Sorry, Hollywood, This NASA Film Is Premiering in the Adirondacks
by Mary Thill
This Saturday, January 25, NASA will present the world premiere of a new film about rain and snow at the Wild Center, in Tupper Lake. The Adirondacks in January is an unlikely setting for a movie debut, but the producer says many things about this documentary are out of the ordinary.
“We don’t need to have a New York or L.A. moment here, because the space agency extends around the country, so we thought, Why can’t we place the event where the local community can really get something out of this?” says Michael Starobin, senior producer with NASA Goddard Space Flight Center.
NASA calls Water Falls “the movie that will change the way you think about rain.” Water certainly has our attention in the Adirondacks this winter. Ice, sleet and other things that come from the sky have shut down interstates, jammed rivers, and buried the western Adirondacks under many feet of powder while depriving the eastern side of snowpack.
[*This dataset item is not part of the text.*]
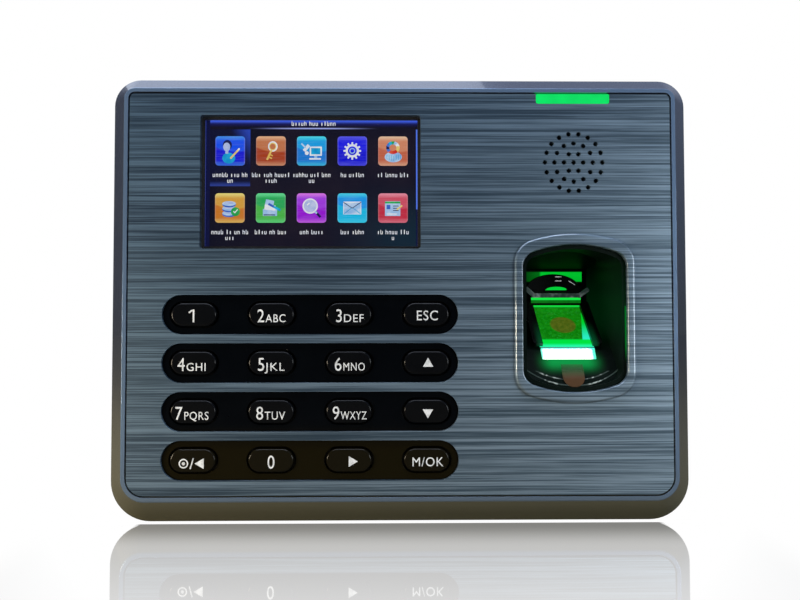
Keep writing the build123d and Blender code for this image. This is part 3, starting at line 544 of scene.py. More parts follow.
def softened(node, width, angle):
    mesh = nodes[node].data.copy()
    piece = linked(node + "_edged", mesh)
    deselect()
    bpy.context.view_layer.objects.active = piece
    piece.select_set(True)
    editAll()
    bpy.ops.mesh.remove_doubles(threshold=tiny)
    bpy.ops.mesh.dissolve_limited(angle_limit=math.radians(0.6))
    bpy.ops.mesh.normals_make_consistent(inside=False)
    objectMode()
    if mesh.has_custom_normals:
        bpy.ops.mesh.customdata_custom_splitnormals_clear()
    edge = piece.modifiers.new("edge", "BEVEL")
    edge.width = width * mm
    edge.segments = 3
    edge.limit_method = "ANGLE"
    edge.angle_limit = math.radians(angle)
    edge.use_clamp_overlap = True
    edge.harden_normals = True
    bpy.ops.object.shade_smooth()
    bpy.ops.object.modifier_apply(modifier="edge")
    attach(piece, "case")
    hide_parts(node)
    return piece


for node, (width, angle) in softEdges.items():
    made = softened(node, width, angle)
    print(node, "edges softened,", len(made.data.polygons), "faces")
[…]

Ask any skier: too much water is falling as rain, not enough as snow.
The close relationship that Adirondackers have with water is another reason to unveil the project here, Starobin says. About 320,000 acres of the Adirondack Park are wetland, and another 350,000 acres are open water, including the Upper Hudson River.
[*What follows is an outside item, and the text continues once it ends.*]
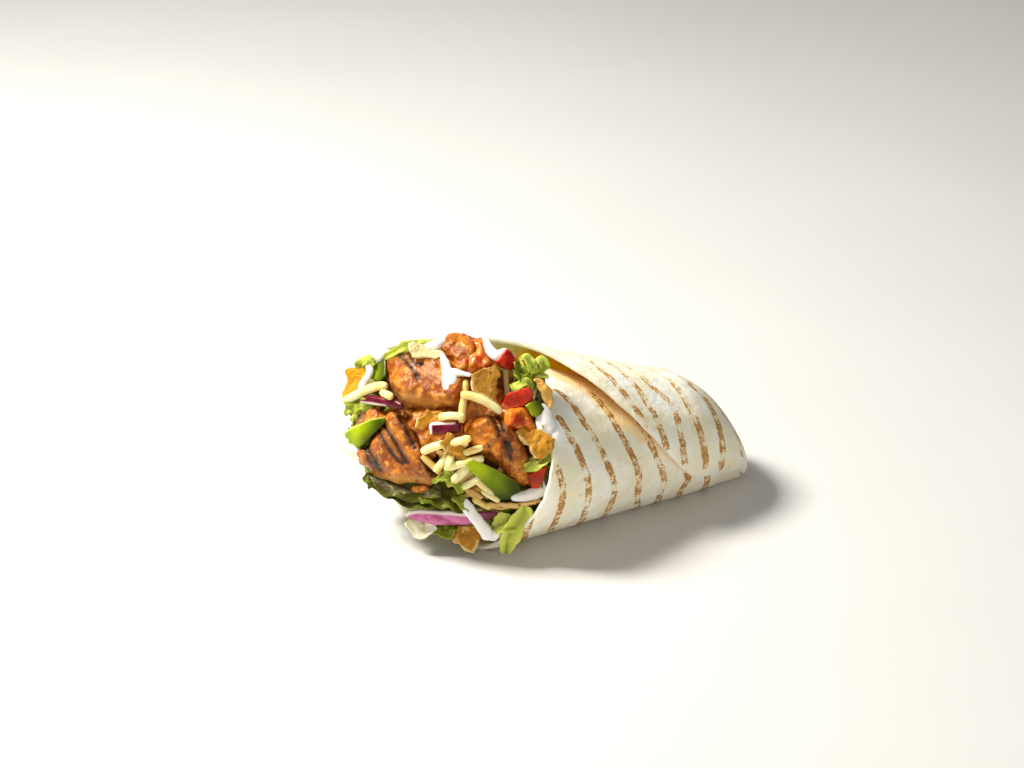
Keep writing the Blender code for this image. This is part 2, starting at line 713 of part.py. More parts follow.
def add_lettuce():
    def put(name, size, seed, ruffle, waves, right, up, sink, turn, roll=0, **form):
        settle(lay(leaf(name, size, seed, ruffle, waves, **form), right, up, sink, turn, roll=roll))

    put("lettuce_front", (15, 8), 51, 1.4, 0.8, -8.4, -5.4, -4.6, 58, roll=12)
    put("lettuce_curl", (14, 10), 52, 2.4, 1.3, -3.4, 46.0, 1.0, -42)
    put("lettuce_fold", (12, 7), 53, 1.8, 1.1, -7.6, 42.4, 3.5, 60)
    put("lettuce_right", (12, 6), 54, 1.5, 1.0, -0.4, 15.6, 0.0, 22)
    put("lettuce_bed", (28, 11), 55, 2.0, 1.6, -41.0, 8.0, 4.2, -6, columns=9)
    put("lettuce_strip", (16, 6), 56, 2.0, 1.4, -24.4, 7.4, 2.0, -40)
    put("lettuce_rib", (9, 6), 57, 0.8, 0.8, -37.4, -4.4, 1.4, -20)
    put("lettuce_under", (16, 8), 58, 1.4, 1.0, -28.5, -5.4, 3.6, 2)
    put("lettuce_left", (9, 5), 59, 0.9, 0.8, -61.6, 22.4, 1.2, -38)
    put("lettuce_side", (10, 5), 60, 1.2, 1.2, -59.4, 33.0, 2.4, 14)
    put("lettuce_top", (14, 5), 61, 1.2, 1.4, -46.0, 51.6, 1.0, 24)


def add_core():
    core = make_core()
    dice = random.Random(71)
    for k in range(7):
        right = -28 + dice.uniform(-9, 9)
        up = 14 + dice.uniform(-6, 6)
        piece = strand(f"core_strand_{k}", dice.uniform(8, 12), where=FUSED)
        lay(piece, right, up, CORE_DEPTH - 2.2, dice.uniform(-80, 80), pitch=dice.uniform(-25, 25))
    for k in range(4):
        right = -52 + dice.uniform(-7, 7)
        up = 14 + 9 * k + dice.uniform(-3, 3)
        piece = strand(f"core_side_{k}", dice.uniform(8, 12), where=FUSED)
        lay(piece, right, up, CORE_DEPTH - 1.8, dice.uniform(-80, 80), pitch=dice.uniform(-25, 25))
    fuse(core, FUSED)
    for room in ROOM.objects:
        if room.name != "floor_room":
            cut = core.modifiers.new(room.name, "BOOLEAN")
            cut.operation = "DIFFERENCE"
            cut.solver = "MANIFOLD"
            cut.object = room
    bake(core)
    keep_largest(core)


clear_scene()
PARTS = collection("chicken_wrap")
FUSED = collection("fused_strands")
TOOLS = collection("cutters", hidden=True)
ROOM = collection("rooms", hidden=True)

fatter(make_tortilla(), FIT_GAP, wrapped=False)
floor_room()
add_cream()
add_cheese()
add_chips()
add_vegetables()
add_chicken_on_top()
add_lettuce()
add_chicken_below()
add_core()
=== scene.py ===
"""The looks of a chicken wrap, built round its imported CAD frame, in the order in which it is put together.

Lengths in this file are millimetres, turned into metres by MM where a mesh is placed. Pieces of the filling
are drawn as they are served: right and up across the mouth, and up out of the heap towards the eater.
"""

import math
import random

import bmesh
import bpy
import numpy as np
from mathutils import Matrix, Vector, noise
from mathutils.bvhtree import BVHTree


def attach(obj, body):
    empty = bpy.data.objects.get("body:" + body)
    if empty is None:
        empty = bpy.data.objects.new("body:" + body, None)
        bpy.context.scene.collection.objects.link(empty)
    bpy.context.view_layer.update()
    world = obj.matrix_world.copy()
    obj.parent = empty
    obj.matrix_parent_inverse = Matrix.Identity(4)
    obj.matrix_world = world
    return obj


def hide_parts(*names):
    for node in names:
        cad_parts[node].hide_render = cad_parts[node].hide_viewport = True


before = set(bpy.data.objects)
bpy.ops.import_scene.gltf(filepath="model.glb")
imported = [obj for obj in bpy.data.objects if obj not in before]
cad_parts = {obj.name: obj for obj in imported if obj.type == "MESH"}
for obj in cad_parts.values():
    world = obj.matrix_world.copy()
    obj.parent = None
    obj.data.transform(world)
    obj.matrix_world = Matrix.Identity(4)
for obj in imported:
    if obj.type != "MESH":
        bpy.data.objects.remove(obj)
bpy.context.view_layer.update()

MM = 0.001

# ---------------------------------------------------------------- tortilla
# A soft wheat flatbread, 2 mm thick, griddled in stripes and then wound once and a third into a cone.
# Its start is tucked under the flap, and its far end is folded in on itself as the closed tip.

LAYER_PITCH = 2.7
START_ANGLE = 100.0
WOUND = 480
TIP_X = 70.5
CLOSING_FROM = 47.0
CLOSING_LENGTH = 23.5
RIM = (
    (0, 4), (50, -5), (105, -13), (140, -20), (165, -27), (235, -46), (285, -53),
    (322, -47), (342, -38), (354, -9), (372, 4), (455, 36), (471, 43), (WOUND, 51),
)
GRIDDLE_LINES = (
    ((250, -45), (300, -36), (350, -25)),
    ((225, -38), (280, -28), (350, -14)),
    ((190, -31), (250, -19), (345, -3)),
    ((150, -27), (200, -20), (300, 0), (360, 8)),
    ((104, -20), (122, -18), (139, -17.5), (250, 0), (374, 17), (404, 22), (427, 26)),
    ((88, -10), (102, -7.8), (118, -7.5), (146, -6.5), (260, 10), (379, 26), (404, 29), (445, 32.5)),
    ((58, -4), (73, -2), (102, 2), (144, 4.5), (270, 20), (390, 34), (408, 38.5), (440, 39), (468, 40)),
    ((34, 0), (43, 3), (67, 6), (94, 10.5), (112, 13), (140, 13.5), (260, 28), (388, 44.5), (416, 46),
     (468, 49)),
    ((26, 11), (37, 15), (70, 18), (104, 23), (125, 24), (162, 29.5), (270, 41), (385, 51.5), (400, 54.5),
     (474, 56)),
    ((60, 27), (84, 29.5), (114, 34), (135, 34.5), (260, 49), (391, 60), (426, 65), (450, 66)),
    ((90, 39), (122, 44.5), (140, 43.5), (260, 58), (380, 66)),
    ((110, 52), (142, 54.5), (240, 63)),
)
LINE_STRENGTH = (
    (0, 0.8), (30, 1.0), (150, 1.0), (200, 0.8), (330, 0.6), (352, 0.25), (376, 0.45), (392, 0.85),
    (450, 0.9), (WOUND, 0.85),
)
# Painted glow and shade: past this edge, under the flap, the near layer is tinted gold for the flap's shade
# warmed by light coming through the flap.
FLAP_GLOW_EDGE = ((0, -2), (20, 3), (28, 8), (36, 11.5), (46, 13.5), (56, 16), (66, 19), (80, 26), (100, 36),
              (120, 46))


def through(points, at):
    """The value at one place of a smooth curve through (place, value) points."""
    at = min(max(at, points[0][0]), points[-1][0])
    last = len(points) - 1
    i = next(k for k in range(last) if at <= points[k + 1][0])

    def slope(k):
        before, after = points[max(k - 1, 0)], points[min(k + 1, last)]
        return (after[1] - before[1]) / (after[0] - before[0])

    (x0, y0), (x1, y1) = points[i], points[i + 1]
    span = x1 - x0
    t = (at - x0) / span
    rise = t * (1 - t) * span * (slope(i) * (1 - t) - slope(i + 1) * t)
    return y0 + (y1 - y0) * t * t * (3 - 2 * t) + rise


def smooth_step(low, high, value):
    t = min(max((value - low) / (high - low), 0.0), 1.0)
    return t * t * (3 - 2 * t)


def closing(x, length=CLOSING_LENGTH):
    """How open the roll still is at x: 1 along the body, falling to 0 at the closed tip."""
    share = min(max(x - CLOSING_FROM, 0.0) / length, 1.0)
    return math.sqrt(1 - share * share)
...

“It’s a natural location in terms of the story we are telling,” he says. “It’s one of the nation’s headwaters for a vital watershed.”
The story centers on a multinational space mission. NASA is launching a satellite in February to help measure how much precipitation falls out of the atmosphere and how much evaporates up from the Earth’s surface. The new satellite will join a network of other instruments already in orbit and on the ground.
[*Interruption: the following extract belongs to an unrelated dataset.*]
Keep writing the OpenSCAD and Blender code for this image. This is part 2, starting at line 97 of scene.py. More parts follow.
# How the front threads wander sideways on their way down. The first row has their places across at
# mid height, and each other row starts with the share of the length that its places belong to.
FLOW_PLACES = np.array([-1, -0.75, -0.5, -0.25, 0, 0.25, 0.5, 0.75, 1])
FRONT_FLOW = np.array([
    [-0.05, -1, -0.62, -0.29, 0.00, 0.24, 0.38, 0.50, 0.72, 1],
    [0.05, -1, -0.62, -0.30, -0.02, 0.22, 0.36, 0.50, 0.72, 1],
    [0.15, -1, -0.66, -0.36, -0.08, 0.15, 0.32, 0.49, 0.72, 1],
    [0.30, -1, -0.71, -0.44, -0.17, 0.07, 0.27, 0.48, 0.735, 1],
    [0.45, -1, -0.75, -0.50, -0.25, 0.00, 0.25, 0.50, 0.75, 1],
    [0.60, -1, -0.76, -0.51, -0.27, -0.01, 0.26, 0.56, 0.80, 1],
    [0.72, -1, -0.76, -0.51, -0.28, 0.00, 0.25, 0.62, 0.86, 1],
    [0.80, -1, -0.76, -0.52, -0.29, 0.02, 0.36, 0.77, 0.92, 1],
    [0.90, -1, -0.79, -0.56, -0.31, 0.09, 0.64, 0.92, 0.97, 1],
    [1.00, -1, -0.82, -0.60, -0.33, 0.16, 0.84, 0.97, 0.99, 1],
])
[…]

“We will have new maps of total rainfall quantity, total snowfall quantity and where it goes in the freshwater cycle,” Starobin says.
Climate change heightens the need to understand long-range precipitation patterns. Scientists are able to model temperature increases with a high degree of certainty. Precipitation is trickier. The expectation is that warmer temperatures will evaporate more water into the atmosphere and mobilize it as rain. But some places are getting wetter, others drier. So far, the Adirondacks appears to be slightly wetter than it was a century ago. What is more clear is that when water does fall here, more of it falls in stormy bursts than it used to, overwhelming riverbanks and road culverts, and causing floods and landslides.
Another reason NASA is premiering Water Falls in the Adirondacks is to draw attention to the Wild Center, which recently installed a spherical screen developed by NOAA, one of only 100 in the world. The nine-minute movie can be viewed only in this globe-shaped high-resolution format. “You have to see it on this exotic, spectacular screen,” Starobin says. “You cannot get it on a cell phone or laptop.”
Starobin will be on site at the Wild Center Saturday (January 25) to introduce the film for four screenings (11 a.m., noon, 2 p.m., 3:30 p.m.). NASA scientist Dalia Kirschbaum will give a keynote address by Skype at 1 p.m. Admission to the Wild Center is free that day. The global release of Water Falls is January 31.